Science fiction and fantasy take little account of national borders. Pokémon emerged from Japan to start a wave of “Pop Cosmopolitanism”. The US commentator Jenkins coined this phrase and illustrates it by a clerk in a Georgia grocery store using a Japanese name badge and clothes as part her anime “cosplay”. Humans, known as Pokémon Trainers, catch and train “pocket monsters” to battle each other for sport. It is not too violent: in a decisive victory, the opponent faints. Breaking out of its original Nintendo hardware into smartphone software it sold 368 million copies. Pokémon creates a few moral ripples. Saudi Arabia banned it, claiming to find a Star of David, crosses, and triangles they associated with Freemasonry, but a satellite TV station based in the Vatican found it “full of imagination”. Getting run over while distracted is more of a problem.

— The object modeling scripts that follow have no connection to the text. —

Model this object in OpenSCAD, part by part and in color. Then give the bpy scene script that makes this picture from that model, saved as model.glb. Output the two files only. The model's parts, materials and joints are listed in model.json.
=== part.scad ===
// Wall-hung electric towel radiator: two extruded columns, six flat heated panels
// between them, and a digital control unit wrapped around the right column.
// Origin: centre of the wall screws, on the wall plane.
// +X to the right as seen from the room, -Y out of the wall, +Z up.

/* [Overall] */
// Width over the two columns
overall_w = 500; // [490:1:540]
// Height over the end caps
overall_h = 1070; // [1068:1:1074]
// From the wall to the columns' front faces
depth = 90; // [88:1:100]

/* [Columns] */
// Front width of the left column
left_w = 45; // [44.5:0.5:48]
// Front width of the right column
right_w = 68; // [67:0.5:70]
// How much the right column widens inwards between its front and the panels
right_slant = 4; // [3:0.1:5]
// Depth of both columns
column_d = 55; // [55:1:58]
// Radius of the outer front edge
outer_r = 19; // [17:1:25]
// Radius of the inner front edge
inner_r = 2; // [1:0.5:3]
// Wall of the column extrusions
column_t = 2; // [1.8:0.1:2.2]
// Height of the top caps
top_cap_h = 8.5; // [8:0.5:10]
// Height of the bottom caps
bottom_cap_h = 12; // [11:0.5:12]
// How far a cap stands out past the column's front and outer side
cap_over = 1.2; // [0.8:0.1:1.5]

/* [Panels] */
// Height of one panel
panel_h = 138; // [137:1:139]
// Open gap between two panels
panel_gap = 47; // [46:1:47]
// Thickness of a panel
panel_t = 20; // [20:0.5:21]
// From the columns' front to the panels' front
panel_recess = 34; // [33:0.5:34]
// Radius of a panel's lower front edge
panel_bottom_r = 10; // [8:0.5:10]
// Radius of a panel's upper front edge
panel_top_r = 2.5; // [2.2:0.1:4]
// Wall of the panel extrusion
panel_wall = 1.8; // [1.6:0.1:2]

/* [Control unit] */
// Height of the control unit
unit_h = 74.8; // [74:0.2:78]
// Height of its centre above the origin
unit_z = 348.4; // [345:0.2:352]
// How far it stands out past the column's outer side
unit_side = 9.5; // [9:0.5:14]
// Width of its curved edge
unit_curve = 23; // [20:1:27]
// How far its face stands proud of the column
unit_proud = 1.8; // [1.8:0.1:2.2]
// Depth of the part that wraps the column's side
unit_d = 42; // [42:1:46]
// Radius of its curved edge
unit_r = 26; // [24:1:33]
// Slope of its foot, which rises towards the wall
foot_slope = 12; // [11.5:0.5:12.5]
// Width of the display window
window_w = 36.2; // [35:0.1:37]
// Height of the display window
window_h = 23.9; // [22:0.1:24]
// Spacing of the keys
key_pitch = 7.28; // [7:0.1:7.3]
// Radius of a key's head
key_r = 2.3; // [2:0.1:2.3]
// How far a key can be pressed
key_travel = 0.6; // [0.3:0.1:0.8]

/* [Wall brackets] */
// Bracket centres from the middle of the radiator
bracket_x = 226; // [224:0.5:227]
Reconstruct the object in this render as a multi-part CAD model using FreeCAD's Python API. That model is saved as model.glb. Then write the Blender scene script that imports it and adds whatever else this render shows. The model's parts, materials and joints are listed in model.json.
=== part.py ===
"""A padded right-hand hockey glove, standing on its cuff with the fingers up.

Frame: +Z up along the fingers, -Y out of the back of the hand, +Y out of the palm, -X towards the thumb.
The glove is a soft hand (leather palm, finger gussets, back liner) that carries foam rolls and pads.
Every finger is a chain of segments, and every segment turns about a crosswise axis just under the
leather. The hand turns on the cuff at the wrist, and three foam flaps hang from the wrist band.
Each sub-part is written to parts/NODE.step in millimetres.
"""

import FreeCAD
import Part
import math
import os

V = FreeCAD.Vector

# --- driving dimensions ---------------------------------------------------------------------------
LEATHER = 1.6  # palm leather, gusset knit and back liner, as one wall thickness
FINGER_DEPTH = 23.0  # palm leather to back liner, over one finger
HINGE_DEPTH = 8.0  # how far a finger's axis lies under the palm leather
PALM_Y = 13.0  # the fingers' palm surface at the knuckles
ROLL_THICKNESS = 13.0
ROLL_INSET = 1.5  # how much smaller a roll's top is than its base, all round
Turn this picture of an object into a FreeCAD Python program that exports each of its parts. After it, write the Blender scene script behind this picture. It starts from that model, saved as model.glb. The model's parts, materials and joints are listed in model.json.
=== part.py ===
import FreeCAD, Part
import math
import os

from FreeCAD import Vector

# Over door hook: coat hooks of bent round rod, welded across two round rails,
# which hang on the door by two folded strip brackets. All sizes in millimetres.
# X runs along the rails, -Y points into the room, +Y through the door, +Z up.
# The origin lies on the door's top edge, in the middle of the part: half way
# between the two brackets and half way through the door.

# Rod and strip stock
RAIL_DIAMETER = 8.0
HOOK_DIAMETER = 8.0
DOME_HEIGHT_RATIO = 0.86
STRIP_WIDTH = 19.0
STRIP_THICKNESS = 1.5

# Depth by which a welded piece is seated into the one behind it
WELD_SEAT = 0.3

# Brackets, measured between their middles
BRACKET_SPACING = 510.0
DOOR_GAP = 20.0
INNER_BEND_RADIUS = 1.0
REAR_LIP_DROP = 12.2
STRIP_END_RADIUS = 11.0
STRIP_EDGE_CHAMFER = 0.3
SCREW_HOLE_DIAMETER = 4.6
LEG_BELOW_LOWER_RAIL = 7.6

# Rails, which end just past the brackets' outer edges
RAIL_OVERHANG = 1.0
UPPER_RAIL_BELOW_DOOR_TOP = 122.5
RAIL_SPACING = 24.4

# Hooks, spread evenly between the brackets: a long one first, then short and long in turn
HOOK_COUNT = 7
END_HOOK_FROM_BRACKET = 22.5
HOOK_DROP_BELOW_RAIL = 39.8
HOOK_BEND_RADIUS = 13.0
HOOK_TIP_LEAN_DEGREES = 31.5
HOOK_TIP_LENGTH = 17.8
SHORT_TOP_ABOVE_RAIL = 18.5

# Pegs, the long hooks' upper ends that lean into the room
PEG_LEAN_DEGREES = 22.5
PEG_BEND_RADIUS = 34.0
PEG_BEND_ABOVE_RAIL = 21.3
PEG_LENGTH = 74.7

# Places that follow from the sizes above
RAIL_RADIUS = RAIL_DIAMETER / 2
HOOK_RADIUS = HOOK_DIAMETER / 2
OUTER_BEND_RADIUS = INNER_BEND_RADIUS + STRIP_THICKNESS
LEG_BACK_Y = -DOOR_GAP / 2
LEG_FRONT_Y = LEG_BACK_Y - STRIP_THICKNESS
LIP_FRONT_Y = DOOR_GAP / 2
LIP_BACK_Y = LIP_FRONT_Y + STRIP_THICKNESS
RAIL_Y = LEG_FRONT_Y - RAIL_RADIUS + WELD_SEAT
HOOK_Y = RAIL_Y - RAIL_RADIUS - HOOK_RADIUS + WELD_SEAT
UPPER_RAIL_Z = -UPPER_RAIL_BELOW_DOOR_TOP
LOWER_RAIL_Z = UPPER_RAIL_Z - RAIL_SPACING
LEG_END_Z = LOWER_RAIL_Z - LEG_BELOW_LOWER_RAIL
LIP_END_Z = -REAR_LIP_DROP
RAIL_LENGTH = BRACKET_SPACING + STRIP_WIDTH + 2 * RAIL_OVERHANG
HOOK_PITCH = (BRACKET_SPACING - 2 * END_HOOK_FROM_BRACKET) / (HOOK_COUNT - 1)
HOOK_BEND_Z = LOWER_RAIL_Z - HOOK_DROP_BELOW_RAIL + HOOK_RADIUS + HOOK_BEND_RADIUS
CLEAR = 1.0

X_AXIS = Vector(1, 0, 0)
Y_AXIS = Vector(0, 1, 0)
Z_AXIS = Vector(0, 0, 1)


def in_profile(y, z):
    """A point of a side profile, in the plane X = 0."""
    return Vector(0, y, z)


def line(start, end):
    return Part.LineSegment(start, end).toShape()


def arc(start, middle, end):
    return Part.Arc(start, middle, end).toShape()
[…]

Translation from Chinese has to overcome a few problems. Personal names can be troublesome, as surnames come first, but Chinese living in the UK may adopt the English convention. I remember Liú! cíxīn by emphasising the family name. Another Liú (刘) is the current goto person for Chinese authors wanting a translation. There is a huge list with his name Ken Liu, Liú Yǔkūn, pronounced “Lyo”, as either translator or author. A review of his 2019 anthology “Broken Stars” is one of the pages on this site. The “wallfacer” in the three-body problem is challenging, but http://www.chinadaily.com.cn sorted it for me: 面壁 (miàn bì) combines the punishment of being told to stand in the corner as a child but also contemplation of one’s existence. Mandarin does not have a past tense but uses the aspect marker “le” to show that something is completed so Chen Qiufan retrained himself to write Waste Tide with a chronology. With a short learning curve, Google translate and Wikipedia will rapidly sort out most misunderstandings. Knowing a few Chinese characters sometime s has big payoff. The graphics used for book covers often look very robotic, but “Dark Forest” reveals itself as the characters 三体, pinyin sān tǐ, ‘three body’. The burgeoning market for Chinese SF in the English language may be found, for example in wuxiaworld.com.

Chinese Science Fiction as World Literature was a zoom seminar hosted by the University of Edinburgh Asian Studies Department on 21st October, in which Ros Wong and I participated for SACU. We learned about themes of pop cosmopolitanism, human-machine fusion, dystopia/ utopia and mutual assured destruction, which are explored in this web-site.